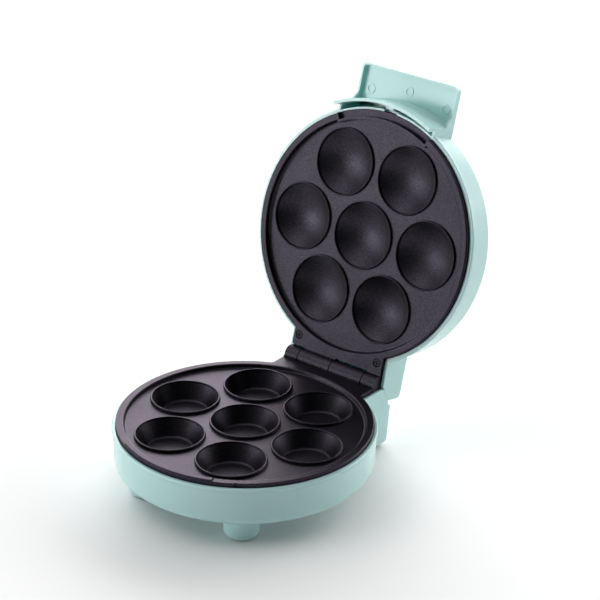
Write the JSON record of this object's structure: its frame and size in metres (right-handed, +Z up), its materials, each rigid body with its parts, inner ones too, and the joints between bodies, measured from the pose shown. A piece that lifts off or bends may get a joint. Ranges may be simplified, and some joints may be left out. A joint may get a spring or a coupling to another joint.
{
  "type": "cupcake maker",
  "caption": "Countertop electric cupcake maker: round hinged housing with a cupped lower plate, a matching domed plate in the lid, open-backed front handle, front feet and rear stand.",
  "frame": {"origin": "centre of the bounding box on the table plane, with the lid open at its stop", "axes": "+Z up, -Y towards the front where the handle closes, X along the hinge pin"},
  "size_m": [0.2038, 0.305, 0.2779],
  "materials": {
    "mint_plastic": "high gloss moulded plastic, pale mint",
    "nonstick": "die-cast aluminium with a fine speckled non-stick coating, satin",
    "steel": "zinc plated steel",
    "dark_steel": "blackened steel",
    "rubber": "matt rubber",
    "black_plastic": "matt moulded plastic",
    "element_sheath": "heat-darkened steel sheath",
    "bright_sheet": "bright aluminised sheet",
    "thermostat_body": "brown phenolic body",
    "ceramic": "glazed steatite",
    "wire_sleeve": "glass-braid sleeved wire",
    "red_lens": "translucent red moulding",
    "green_lens": "translucent green moulding",
    "lamp_glass": "clear glass"
  },
  "bodies": {
    "base": {"base_housing": "mint_plastic", "lower_plate": "nonstick", "hinge_pin": "steel", "stand_cover": "mint_plastic", "stand_cover_screws": "dark_steel", "plate_screws": "dark_steel", "front_pads": "rubber", "rear_pads": "rubber", "cord_gland": "black_plastic", "lower_heating_element": "element_sheath", "lower_element_terminals": "steel", "lower_reflector": "bright_sheet", "lower_reflector_screw": "steel", "thermostat": "thermostat_body", "thermostat_screws": "steel", "thermal_fuse": "steel", "terminal_block": "ceramic", "base_wires": "wire_sleeve"},
    "lid": {"lid_housing": "mint_plastic", "upper_plate": "nonstick", "tab_screws": "dark_steel", "upper_heating_element": "element_sheath", "upper_element_terminals": "steel", "upper_reflector": "bright_sheet", "upper_reflector_screw": "steel", "power_lens": "red_lens", "ready_lens": "green_lens", "indicator_lamps": "lamp_glass", "lid_wires": "wire_sleeve"}
  },
  "joints": [
    {"name": "lid_hinge", "type": "hinge", "parent": "base", "child": "lid", "pos_m": [0, 0.05781, 0.0552], "axis": [1, 0, 0], "range_deg": [0, 105.96]}
  ]
}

- **WORK TO DO**:
Copy out the full listing exactly.

- **TASK RESULT**:
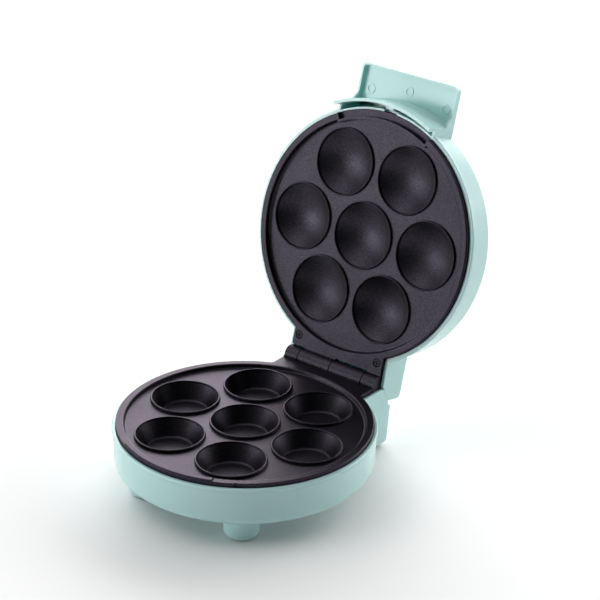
Write the JSON record of this object's structure: its frame and size in metres (right-handed, +Z up), its materials, each rigid body with its parts, inner ones too, and the joints between bodies, measured from the pose shown. A piece that lifts off or bends may get a joint. Ranges may be simplified, and some joints may be left out. A joint may get a spring or a coupling to another joint.
{
  "type": "cupcake maker",
  "caption": "Countertop electric cupcake maker: round hinged housing with a cupped lower plate, a matching domed plate in the lid, open-backed front handle, front feet and rear stand.",
  "frame": {"origin": "centre of the bounding box on the table plane, with the lid open at its stop", "axes": "+Z up, -Y towards the front where the handle closes, X along the hinge pin"},
  "size_m": [0.2038, 0.305, 0.2779],
  "materials": {
    "mint_plastic": "high gloss moulded plastic, pale mint",
    "nonstick": "die-cast aluminium with a fine speckled non-stick coating, satin",
    "steel": "zinc plated steel",
    "dark_steel": "blackened steel",
    "rubber": "matt rubber",
    "black_plastic": "matt moulded plastic",
    "element_sheath": "heat-darkened steel sheath",
    "bright_sheet": "bright aluminised sheet",
    "thermostat_body": "brown phenolic body",
    "ceramic": "glazed steatite",
    "wire_sleeve": "glass-braid sleeved wire",
    "red_lens": "translucent red moulding",
    "green_lens": "translucent green moulding",
    "lamp_glass": "clear glass"
  },
  "bodies": {
    "base": {"base_housing": "mint_plastic", "lower_plate": "nonstick", "hinge_pin": "steel", "stand_cover": "mint_plastic", "stand_cover_screws": "dark_steel", "plate_screws": "dark_steel", "front_pads": "rubber", "rear_pads": "rubber", "cord_gland": "black_plastic", "lower_heating_element": "element_sheath", "lower_element_terminals": "steel", "lower_reflector": "bright_sheet", "lower_reflector_screw": "steel", "thermostat": "thermostat_body", "thermostat_screws": "steel", "thermal_fuse": "steel", "terminal_block": "ceramic", "base_wires": "wire_sleeve"},
    "lid": {"lid_housing": "mint_plastic", "upper_plate": "nonstick", "tab_screws": "dark_steel", "upper_heating_element": "element_sheath", "upper_element_terminals": "steel", "upper_reflector": "bright_sheet", "upper_reflector_screw": "steel", "power_lens": "red_lens", "ready_lens": "green_lens", "indicator_lamps": "lamp_glass", "lid_wires": "wire_sleeve"}
  },
  "joints": [
    {"name": "lid_hinge", "type": "hinge", "parent": "base", "child": "lid", "pos_m": [0, 0.05781, 0.0552], "axis": [1, 0, 0], "range_deg": [0, 105.96]}
  ]
}